Wow Avneil! You have definitely experienced things that many of us haven't. Being ready to die for a loved one is importantt as wrll. But Janni still has some good points. First of all, many men who talk about being ready to die for their wives, haven't had to do it, and may never be tested in that area, so it would be an easy thing to claim falsely, much of the time.
Secondly, even really being willing to die, while a valiant act, is still something that would only happen once. It's always easier, with anything, to go through it once, or for a short period, as opposed to enduring it long term.
Idk. I think today's "knight in shining armor" is one that's conquered his own demons. He's slain his obsession with porn and objectifying women, his need to be the center of attention, his desire for all the gadgets and toys .... Yes!! A man like that would be a "knight in shining armor" to me.
Truth be told, I'm unlikely to face a physical death that my husband has the power to prevent (or sacrifice himself for), but the emotional/spiritual damage he piles onto me and our relationship with his undealt with inner demons ...

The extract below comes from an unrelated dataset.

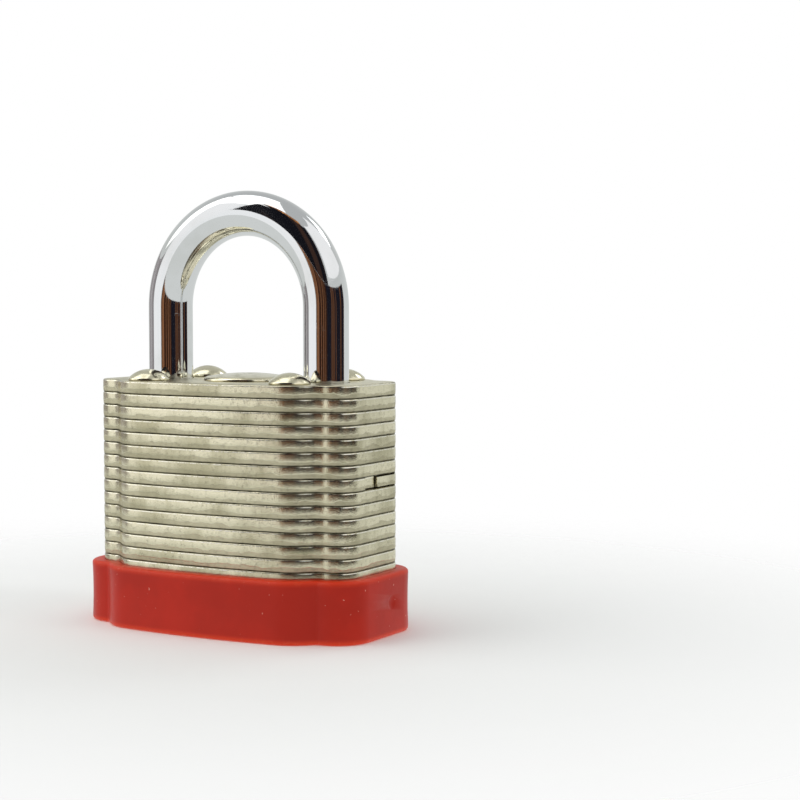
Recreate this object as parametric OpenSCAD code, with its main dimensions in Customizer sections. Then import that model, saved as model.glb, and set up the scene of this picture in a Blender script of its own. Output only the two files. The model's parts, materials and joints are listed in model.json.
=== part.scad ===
// Laminated padlock: a riveted stack of steel plates in a moulded boot,
// with a pin tumbler cylinder, a twin lever latch and a sprung shackle.
// Origin: centre of the resting face. X runs along the body's width,
// the front face looks along -Y and +Z points up through the shackle.

/* [Plates] */
// Width of the plate stack
body_w = 40; // [38:1:60]
// Depth of the plate stack at its middle
body_d = 21.6; // [20.8:0.2:34]
// Depth of the stepped ends
end_d = 14.8; // [12:0.2:17]
// Length of each stepped end
end_len = 4.1; // [3.6:0.1:6]
// Length of the slanted step between an end and a long side
step_run = 2.8; // [2:0.1:3.4]
// How far a long side crowns at its middle
side_crown = 0.7; // [0.3:0.05:1.2]
// Radius of the four end corners
end_corner_r = 3.0; // [2:0.1:3]
// Radius of the inside curve of each step
step_in_r = 2.6; // [1.6:0.1:2.6]
// Radius of the outside curve of each step
step_out_r = 4.4; // [2.4:0.1:4.4]
// Thickness of one plate
plate_t = 1.7; // [1.5:0.05:2.2]

/* [Shackle] */
// Diameter of the shackle bar
shackle_d = 6.0; // [5:0.1:7.2]
// Distance between the centres of the two legs
leg_spacing = 25; // [23.5:0.5:32]
// Clear height between the top plate and the arch
clear_h = 19.25; // [16:0.25:60]
// Depth of the latch notches in the legs
notch_depth = 0.95; // [0.8:0.05:1.2]
// Thickness of the toe below its notch
toe_lip = 1.2; // [1:0.1:1.3]
// Depth of the retainer flat along the heel leg
flat_depth = 0.9; // [0.6:0.05:1.2]
// Height of the collar at the foot of the heel leg
collar_h = 2.2; // [1.5:0.1:3]

/* [Rivets and cap] */
// Distance between rivets along the width
rivet_dx = 22.4; // [20:0.2:26]
// Distance between rivets along the depth
rivet_dy = 13.6; // [13:0.1:14]
// Diameter of a rivet shank
rivet_d = 3.2; // [2.6:0.1:3.4]
// Diameter of a rivet's domed head
rivet_head_d = 5.5; // [4.4:0.1:6]
// Height of a rivet's domed head
rivet_head_h = 1.5; // [1:0.1:2]
// Diameter of a rivet's peened foot
rivet_foot_d = 4.6; // [4:0.1:5]
// Diameter of the one foot that is peened wider
wide_foot_d = 5.3; // [4.6:0.1:5.6]
// Diameter of the centre cap
cap_d = 11.5; // [9:0.1:13]
// Height of the centre cap
cap_h = 1.0; // [0.8:0.1:2]
// Diameter of the centre cap's stem
cap_stem_d = 5.8; // [4:0.1:7]

/* [Boot] */
// Wall of the moulded boot
boot_wall = 1.7; // [1.2:0.1:2.4]
// Height of the boot
boot_h = 8.2; // [6:0.1:12]
// How far the base plate is set up inside the boot
boot_recess = 0.55; // [0.4:0.05:1]
// Width of the boot's turned-in lip
boot_lip = 0.4; // [0.2:0.05:0.8]

/* [Cylinder] */
// Diameter of the turning plug
plug_d = 12.0; // [11.6:0.1:12.6]
// Wall of the cylinder housing round the plug
housing_wall = 1.3; // [1:0.1:1.6]
// Width of the pin chest
chest_w = 5.2; // [4:0.1:6]
// Reach of the pin chest from the plug's axis
chest_reach = 13.8; // [13:0.1:15]
// Diameter of a pin
pin_d = 2.0; // [1.6:0.05:2.2]
// Distance between neighbouring pins
pin_pitch = 2.7; // [2.6:0.05:2.9]
// Length of a driver pin
driver_len = 3.0; // [2.4:0.1:3.4]
// Diameter of the bow-tie opening in the base plate
opening_d = 10.8; // [9:0.1:11.2]
// Width of the key slot that the opening sweeps
slot_w = 2.54; // [2.2:0.02:3]
// Turn of the key from locked to open, in degrees
key_turn = 60; // [50:1:70]

/* [Latch] */
// Swing of a lever from locked to open, in degrees
lever_swing = 30; // [29:1:32]
// How far a lever's nose reaches into its leg
nose_reach = 0.7; // [0.5:0.05:0.7]
// Radius of the cam from its axis to a lobe's tip
cam_reach = 5.2; // [4.6:0.1:5.4]
// Radius of a lobe's round tip
cam_tip_r = 1.2; // [0.9:0.1:1.4]

/* [Hidden] */
$fn = 64;
// Clearances
leg_clear = 0.15;
run_fit = 0.05;
layer_clear = 0.1;
seat_clear = 0.02;
swing_clear = 0.15;
// How far a cutter runs past what it cuts, and the least that it bites in
past = 1;
bite = 0.01;

// Levels of the stack. Plate 1 is the top one and the last is the base plate.
plate_count = 19;
latch_layer = 8;
retainer_layer = 3;
spring_layer = latch_layer - 1;
toe_floor_layer = 12;
top_z = boot_recess + plate_count*plate_t;
function plate_z(k) = top_z - k*plate_t;
base_top_z = plate_z(plate_count - 1);

// Shackle
leg_r = shackle_d/2;
leg_x = leg_spacing/2;
bore_r = leg_r + leg_clear;
arch_z = top_z + clear_h + leg_r - leg_x;
notch_top_z = plate_z(latch_layer - 1) + layer_clear;
lever_z = plate_z(latch_layer) + layer_clear;
lever_t = plate_t - 2*layer_clear;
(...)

What good is a man who would "die" for you physically (& who will likely never have to "prove it") if he's maiming you emotionally?
Idk. I think today's "knight in shining armor" is one that's conquered his own demons. He's slain his obsession with porn and objectifying women, his need to be the center of attention, his desire for all the gadgets and toys .... Yes!! A man like that would be a "knight in shining armor" to me.
Truth be told, I'm unlikely to face a physical death that my husband has the power to prevent (or sacrifice himself for), but the emotional/spiritual damage he piles onto me and our relationship with his undealt with inner demons ...
What good is a man who would "die" for you physically (& who will likely never have to "prove it") if he's maiming you emotionally?
I agree that such a man would be worthy of the title knight. A question though. Do you believe that all or the huge majority of men have to deal with the particular demons you mention?